Ms Constance added: “The outcome of this trial is the result of a thorough and complex reinvestigation of the case by Police Scotland and the Crown Office and Procurator Fiscal Service, but it is absolutely right that Police Scotland has recognised and apologised for the failures of the original investigation.

“While I do think this means that many lessons have been learned by Police Scotland, at the time there is no doubt that women were failed.

“More widely, we need to eradicate the abhorrent violence against women and girls that is still prevalent, and all of our institutions need to continue to play a part in this journey.

“The only way we can fully protect women and girls and end violence is through fundamental societal change – a change in the actions and behaviour of those who perpetrate violence and abuse and to address and root out the causes of that violence, including toxic masculinity and gender inequality, that leads to violence, harassment, misogyny and abuse against women.”

First Minister’s Questions
Margaret Caldwell will meet with Humza Yousaf and Angela Constance next week (Jane Barlow/PA)

Solicitor Aamer Anwar, who has represented Mrs Caldwell since 2016, called for a judge-led public inquiry by someone independent of Police Scotland and the Crown Office.

In a statement sent to the media on Thursday, Mr Anwar said the family will “accept nothing less than the truth, transparency and accountability”.

He added: “This is not simply a case of the police just saying sorry in the belief they can move on as it was all about 2005 – the reality is that for over a decade the police engaged in a concerted cover-up, followed by Police Scotland carrying out unlawful spying on Sunday Mail journalists and police officers who had identified Iain Packer as the murderer.

“In that whole period the Crown ordered no further investigation into the killer or the police – it must beg the question why? What were they trying to hide?

“The scale of the crimes and the failures are so catastrophic and vast that nothing less than a robust judicial public inquiry will suffice – (Margaret Caldwell) welcomes the comments of the First Minister but for her, time is of the essence.

“Neither the Police nor Crown Office, nor anyone connected to the police, can be allowed or trusted to investigate themselves and their former bosses.

“Mrs Caldwell would welcome any move to select an independent judge from elsewhere in the UK to conduct the statutory pubic inquiry.”

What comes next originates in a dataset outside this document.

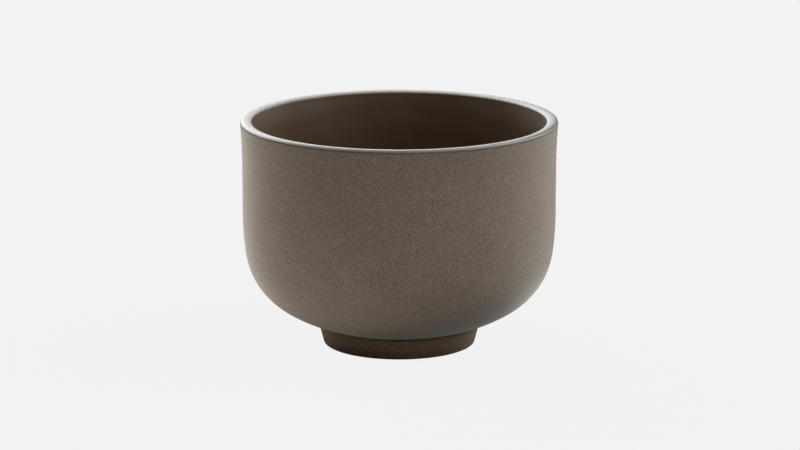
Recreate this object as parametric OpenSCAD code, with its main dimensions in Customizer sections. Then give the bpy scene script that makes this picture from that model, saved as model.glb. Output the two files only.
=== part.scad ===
// A footed stoneware cup without a handle: a bare clay bowl on a foot ring that is luted on
// with slip, a dark glaze lining inside, and a pale glaze cap over the lip.
// Lengths are in millimetres and angles in degrees. The cup stands on the table at z = 0, and
// its axis is the z axis. Each solid is one outline at x >= 0, turned about that axis.

/* [Cup] */
// Diameter across the lip at its widest
rim_d = 90; // [80:1:104]
// Height from the table to the top of the lip
cup_h = 64.9; // [60:0.1:80]
// How far the lip stands out past the straight wall
flare_w = 0.5; // [0.2:0.1:1.2]
// Height of the stretch in which the wall flares out, down from the top of the lip
flare_h = 14; // [8:1:20]
// Radius that rounds the lip's outer edge
lip_outer_r = 1; // [0.8:0.05:1.3]
// Radius that rounds the lip's inner edge
lip_inner_r = 0.5; // [0.45:0.05:0.7]
// How much lower the rounded inner edge reaches than the top of the lip
crown_drop = 0.33; // [0.1:0.01:0.5]

/* [Belly] */
// Radius of the long curve where the wall starts to turn in
shoulder_r = 82; // [60:1:100]
// Radius of the tight curve of the belly
belly_r = 21.6; // [16:0.2:26]
// Radius of the shallow curve under the belly
heel_r = 42.6; // [34:0.2:50]
// Slope of the outline where the shoulder curve meets the belly curve
shoulder_slope = 82; // [72:1:86]
// Slope of the outline where the belly curve meets the heel curve
heel_slope = 33; // [28:1:40]

/* [Clay] */
// Thickness of the clay wall
wall_t = 2.95; // [2.4:0.05:4]
// Thickness of the clay floor
floor_t = 3.6; // [2.8:0.1:5]

/* [Glaze] */
// Thickness of the glaze on the wall and on the lip
glaze_t = 0.3; // [0.2:0.05:0.4]
// Thickness of the glaze that pooled on the floor
pool_t = 0.6; // [0.4:0.05:1]
// How far the pale cap reaches down the lip's outer edge, from the top of the lip
cap_h = 0.57; // [0.45:0.01:0.8]
// How far the pale cap reaches down the lip's inner edge, from the top of that edge
cap_inner_h = 0.24; // [0.15:0.01:0.4]

/* [Foot ring] */
// Height of the bowl's underside above the table
well_h = 4.5; // [3.5:0.1:7]
// Diameter of the foot ring where it stands on the table
foot_d = 43; // [38:0.5:52]
// Width of the foot ring at the table
foot_w = 4; // [3:0.1:6]
// How far the foot ring's outside leans out from the table up to the bowl
foot_lean = 1.55; // [0:0.05:2.5]
// Radius that rounds the foot ring's two edges at the table
foot_edge_r = 0.7; // [0.3:0.05:1]

/* [Slip joint] */
// Thickness of the slip between the bowl and the foot ring
slip_t = 0.35; // [0.2:0.05:0.6]
// How far the slip stops short of the foot ring's outside, which leaves a fine crease
slip_recess = 0.25; // [0.1:0.05:0.5]
// Leg of the slip bead left in the corner inside the foot ring
slip_bead = 0.8; // [0.4:0.1:1.2]
// Number of grooves scored into both faces of the joint to key the slip
key_count = 3; // [1:1:5]
// Radius of a keyed bead of slip, centred in the middle of the joint
key_r = 0.45; // [0.35:0.05:0.6]

/* [Hidden] */
$fn = 144;

// Colours of the fired clay, the slip, the lining and the lip
CLAY = [0.42, 0.37, 0.33];
FOOT_CLAY = [0.30, 0.24, 0.19];
SLIP = [0.22, 0.18, 0.15];
LINING = [0.20, 0.14, 0.09];
LIP = [0.62, 0.57, 0.52];

// An arc is [centre, radius, start angle, end angle]. Its cutting shape reaches this many radii
reach_share = 2;
// How far a shape runs on past the face that cuts it
overrun = 1;

// The whole wall, clay and glaze together, and the heights of the circles that round the lip
total_t = wall_t + glaze_t;
wall_r = rim_d / 2 - flare_w;
lip_outer_z = cup_h - lip_outer_r;
lip_inner_z = cup_h - crown_drop - lip_inner_r;

// The belly's three curves run on tangent to each other from the underside up to the wall
belly_top_z = well_h + heel_r * (1 - cos(heel_slope))
    + belly_r * (cos(heel_slope) - cos(shoulder_slope)) + shoulder_r * cos(shoulder_slope);
shoulder_c = [wall_r - shoulder_r, belly_top_z];
belly_c = shoulder_c + (shoulder_r - belly_r) * toward(shoulder_slope - 90);

// The flare is one hollow curve, tangent to the straight wall and to the lip's outer circle
flare_z = cup_h - flare_h;
outer_rise = lip_outer_z - flare_z;
inner_rise = lip_inner_z - flare_z;
flare_r = (pow(flare_w, 2) + pow(outer_rise, 2)) / (2 * flare_w) - lip_outer_r;
flare_c = [wall_r + flare_r, flare_z];
outer_reach = flare_r + lip_outer_r;
inner_reach = flare_r + total_t - lip_inner_r;
outer_sweep = asin(outer_rise / outer_reach);
inner_sweep = asin(inner_rise / inner_reach);
lip_outer_c = flare_c + outer_reach * toward(180 - outer_sweep);
lip_inner_c = flare_c + inner_reach * toward(180 - inner_sweep);

// The crown is the tangent over both circles, and the cap ends partway down each of them
crown_run = lip_outer_c - lip_inner_c;
crown_angle = atan2(crown_run[1], crown_run[0])
    + acos((lip_inner_r - lip_outer_r) / norm(crown_run));
cap_outer_angle = asin((lip_outer_r - cap_h) / lip_outer_r);
cap_inner_angle = 180 - asin((lip_inner_r - cap_inner_h) / lip_inner_r);

// Radii of the foot ring
foot_r = foot_d / 2;
bore_r = foot_r - foot_w;
seat_r = foot_r + foot_lean;

function toward(t) = [cos(t), sin(t)];
function on_arc(arc, t) = arc[0] + arc[1] * toward(t);
function first(arc) = on_arc(arc, arc[2]);
function last(arc) = on_arc(arc, arc[3]);

// Faces of the bowl, set in from its outside by inset, with the floor raised by lift as well
function heel_radius(inset, lift) = heel_r - inset - lift / (1 - cos(heel_slope));
function heel_centre(inset, lift) =
    belly_c + (belly_r - inset - heel_radius(inset, lift)) * toward(heel_slope - 90);
function belly_arcs(inset, lift) = [
    [heel_centre(inset, lift), heel_radius(inset, lift), -90, heel_slope - 90],
    [belly_c, belly_r - inset, heel_slope - 90, shoulder_slope - 90],
    [shoulder_c, shoulder_r - inset, shoulder_slope - 90, 0]
];
function flare_arc(inset, sweep) = [flare_c, flare_r + inset, 180, 180 - sweep];
function face_points(arcs, flare) =
    [first(arcs[0]), last(arcs[0]), last(arcs[1]), last(arcs[2]), first(flare), last(flare)];
function reversed(list) = [for (k = [len(list) - 1:-1:0]) list[k]];

outside = belly_arcs(0, 0);
outside_flare = flare_arc(0, outer_sweep);
clay_inside = belly_arcs(wall_t, floor_t - wall_t);
clay_flare = flare_arc(wall_t, inner_sweep);
glaze_inside = belly_arcs(total_t, floor_t + pool_t - total_t);
glaze_flare = flare_arc(total_t, inner_sweep);

// Arcs of the lip: its surface, and the clay core under the glaze
lip_skirt = [lip_outer_c, lip_outer_r, -outer_sweep, cap_outer_angle];
cap_outer = [lip_outer_c, lip_outer_r, cap_outer_angle, crown_angle];
cap_inner = [lip_inner_c, lip_inner_r, crown_angle, cap_inner_angle];
liner_lip = [lip_inner_c, lip_inner_r, cap_inner_angle, 180 - inner_sweep];
core_outer = [lip_outer_c, lip_outer_r - glaze_t, cap_outer_angle, crown_angle];
core_inner = [lip_inner_c, lip_inner_r - glaze_t, crown_angle, cap_inner_angle];
core_lip = [lip_inner_c, lip_inner_r - glaze_t, cap_inner_angle, 180 - inner_sweep];

// Height at x of the bowl's underside, moved out by gap: flat, then the heel, then the belly
function arc_bottom_z(arc, x) =
    arc[0][1] - sqrt(pow(arc[1], 2) - pow(max(x - arc[0][0], 0), 2));
function under_z(x, gap) =
    let (arcs = belly_arcs(-gap, 0)) arc_bottom_z(arcs[x < last(arcs[0])[0] ? 0 : 1], x);

// The area between an arc and its chord
module arc_slice(arc) {
    far = [arc[0], reach_share * arc[1], arc[2], arc[3]];
    intersection() {
        translate(arc[0]) circle(r = arc[1]);
        polygon([first(arc), first(far), last(far), last(arc)]);
    }
}

// An outline drawn by its corners, with the slices of some arcs added and of others cut away
module outline(points, added, cut) {
    difference() {
        union() {
            polygon(points);
            for (arc = added) arc_slice(arc);
        }
        for (arc = cut) arc_slice(arc);
    }
}

// The sector between an arc and its centre
module arc_sector(arc) {
    far = [arc[0], reach_share * arc[1], arc[2], arc[3]];
    intersection() {
        translate(arc[0]) circle(r = arc[1]);
        polygon([arc[0], first(far), last(far)]);
    }
}

// The area over the bowl's underside, moved out by gap, as far as the end of the belly curve
module over_underside(gap) {
    heel = belly_arcs(-gap, 0)[0];
    belly = belly_arcs(-gap, 0)[1];
    polygon([[0, first(heel)[1]], first(heel), last(heel), last(belly), [0, last(belly)[1]]]);
    arc_sector(heel);
    arc_sector(belly);
}

// Beads of slip that key the joint, spaced evenly between the bore and the outside
module key_beads() {
    for (k = [1:key_count]) {
        x = bore_r + (seat_r - bore_r) * k / (key_count + 1);
        translate([x, under_z(x, slip_t / 2)]) circle(r = key_r);
    }
}

// The thrown bowl: bare clay outside, with its floor inside the foot ring
module shell() {
    color(CLAY) rotate_extrude() difference() {
        outline(
            concat(
                [[0, well_h]],
                face_points(outside, outside_flare),
                [last(lip_skirt), first(core_outer), last(core_outer), first(core_inner)],
                [first(core_lip)],
                reversed(face_points(clay_inside, clay_flare)),
                [[0, well_h + floor_t]]
            ),
            concat(outside, [lip_skirt, core_outer, core_inner, core_lip, clay_flare]),
            concat(clay_inside, [outside_flare])
        );
        key_beads();
    }
}

// The ring that the cup stands on, with a hollow seat that follows the bowl's underside
module foot_ring() {
    seat_z = under_z(seat_r, slip_t);
    lean = atan2(foot_lean, seat_z);
    top_z = seat_z + overrun;
    outer_edge = [
        [foot_r - foot_edge_r * tan((90 - lean) / 2), foot_edge_r], foot_edge_r, -90, -lean
    ];
    inner_edge = [[bore_r + foot_edge_r, foot_edge_r], foot_edge_r, 180, 270];
    color(FOOT_CLAY) rotate_extrude() difference() {
        union() {
            polygon([
                last(inner_edge), first(outer_edge), last(outer_edge),
                [foot_r + top_z * tan(lean), top_z], [bore_r, top_z], first(inner_edge)
            ]);
            for (edge = [inner_edge, outer_edge]) translate(edge[0]) circle(r = edge[1]);
        }
        over_underside(slip_t);
        key_beads();
    }
}

// The slip that lutes the ring to the bowl, with its keys and a bead in the inner corner
module foot_slip() {
    slip_r = seat_r - slip_recess;
    bead_r = bore_r - slip_bead;
    inner_r = bore_r + slip_t;
    top_z = under_z(slip_r, 0) + overrun;
    color(SLIP) rotate_extrude() difference() {
        union() {
            intersection() {
                over_underside(slip_t);
                translate([bore_r, 0]) square([slip_r - bore_r, top_z]);
            }
            polygon([
                [bead_r, under_z(bead_r, 0)], [bore_r, under_z(bore_r, slip_t) - slip_bead],
                [bore_r, under_z(bore_r, slip_t)], [inner_r, under_z(inner_r, slip_t / 2)],
                [inner_r, top_z], [bead_r, top_z]
            ]);
            key_beads();
        }
        difference() {
            over_underside(0);
            key_beads();
        }
    }
}

// The dark glaze that lines the bowl from the floor up to the cap on the lip
module liner_glaze() {
    color(LINING) rotate_extrude() outline(
        concat(
            [[0, well_h + floor_t]],
            face_points(clay_inside, clay_flare),
            [first(core_lip), first(liner_lip)],
            reversed(face_points(glaze_inside, glaze_flare)),
            [[0, well_h + floor_t + pool_t]]
        ),
        concat(clay_inside, [liner_lip, glaze_flare]),
        concat(glaze_inside, [core_lip, clay_flare])
    );
}

// The pale glaze over the crown of the lip
module lip_glaze() {
    color(LIP) rotate_extrude() outline(
        [first(cap_outer), last(cap_outer), first(cap_inner), last(cap_inner),
            last(core_inner), first(core_inner), last(core_outer), first(core_outer)],
        [cap_outer, cap_inner],
        [core_outer, core_inner]
    );
}

shell();
foot_ring();
foot_slip();
liner_glaze();
lip_glaze();
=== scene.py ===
"""A handleless stoneware cup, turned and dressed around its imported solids.

Every length is in metres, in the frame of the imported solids: the cup stands on z = 0 and its
axis is the z axis. Each piece is one closed section, turned about that axis on a fine lathe.
Finishes give their sizes and levels in millimetres.
"""

from __future__ import annotations

import logging
import math
from abc import ABC, abstractmethod
from dataclasses import dataclass
from enum import Enum
from functools import cached_property
from typing import Any, Callable, ClassVar

import bpy
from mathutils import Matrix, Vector

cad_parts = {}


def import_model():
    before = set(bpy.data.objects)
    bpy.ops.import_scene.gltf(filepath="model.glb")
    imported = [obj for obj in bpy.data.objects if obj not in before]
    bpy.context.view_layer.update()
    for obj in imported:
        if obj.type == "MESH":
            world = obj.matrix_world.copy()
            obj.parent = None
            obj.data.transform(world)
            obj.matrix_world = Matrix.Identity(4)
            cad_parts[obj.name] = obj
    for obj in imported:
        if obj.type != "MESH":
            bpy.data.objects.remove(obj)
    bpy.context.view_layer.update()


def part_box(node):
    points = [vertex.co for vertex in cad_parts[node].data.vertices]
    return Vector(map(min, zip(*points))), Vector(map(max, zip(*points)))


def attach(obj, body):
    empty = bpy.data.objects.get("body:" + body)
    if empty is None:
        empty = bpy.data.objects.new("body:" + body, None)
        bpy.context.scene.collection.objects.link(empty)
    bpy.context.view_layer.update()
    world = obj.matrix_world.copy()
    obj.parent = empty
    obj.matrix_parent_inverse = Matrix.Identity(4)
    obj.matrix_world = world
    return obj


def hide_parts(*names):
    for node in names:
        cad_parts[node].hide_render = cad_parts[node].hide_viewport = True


LOG = logging.getLogger("cup")
MM = 0.001
PER_MM = 1 / MM
BODY = "root"

Point = tuple[float, float]
Place = tuple[float, float, float]
Colour = tuple[float, float, float]
Section = Callable[[float], list[Point]]


def spread(start: float, end: float, steps: int) -> list[float]:
    """Evenly spaced values between two others, both ends with them."""
    return [start + (end - start) * k / steps for k in range(steps + 1)]


def wave(length: float, pitch: float, phase: float) -> float:
    """A wave along a length, which rises from 0 to 1 and falls again in each pitch."""
    return (1 - math.cos(2 * math.pi * length / pitch + phase)) / 2


@dataclass(frozen=True)
class Arc:
    """A round stretch of a section: its centre, its radius and two angles in degrees."""

    centre: Point
    radius: float
    start: float
    end: float

    def at(self, angle: float) -> Point:
        """The point at an angle.

        Args:
            angle: The angle in degrees.

        Returns:
            The point.
        """
        x, z = self.centre
        turn = math.radians(angle)
        return (x + self.radius * math.cos(turn), z + self.radius * math.sin(turn))

    def points(self, steps: int) -> list[Point]:
        """The ends of the even chords that the arc is cut into, from start to end."""
        return [self.at(angle) for angle in spread(self.start, self.end, steps)]


def straight(a: Point, b: Point, steps: int) -> list[Point]:
    """The points that cut a line between two corners into even steps, without either."""
    return list(zip(spread(a[0], b[0], steps), spread(a[1], b[1], steps)))[1:-1]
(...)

Earlier in the week, Assistant Chief Constable for Major Crime and Public Protection, Bex Smith, said: “Emma Caldwell, her family and many other victims, were let down by policing in 2005. For that we are sorry.

“A significant number of women and girls who showed remarkable courage to speak up at that time also did not get the justice and support they needed and deserved from Strathclyde Police.

“Police Scotland launched a re-investigation of the case in 2015 after instruction from the Lord Advocate.

“It is clear that further investigations should have been carried out into Emma’s murder following the initial inquiry in 2005.

“The lack of investigation until 2015 caused unnecessary distress to her family and all those women who had come forward to report sexual violence.”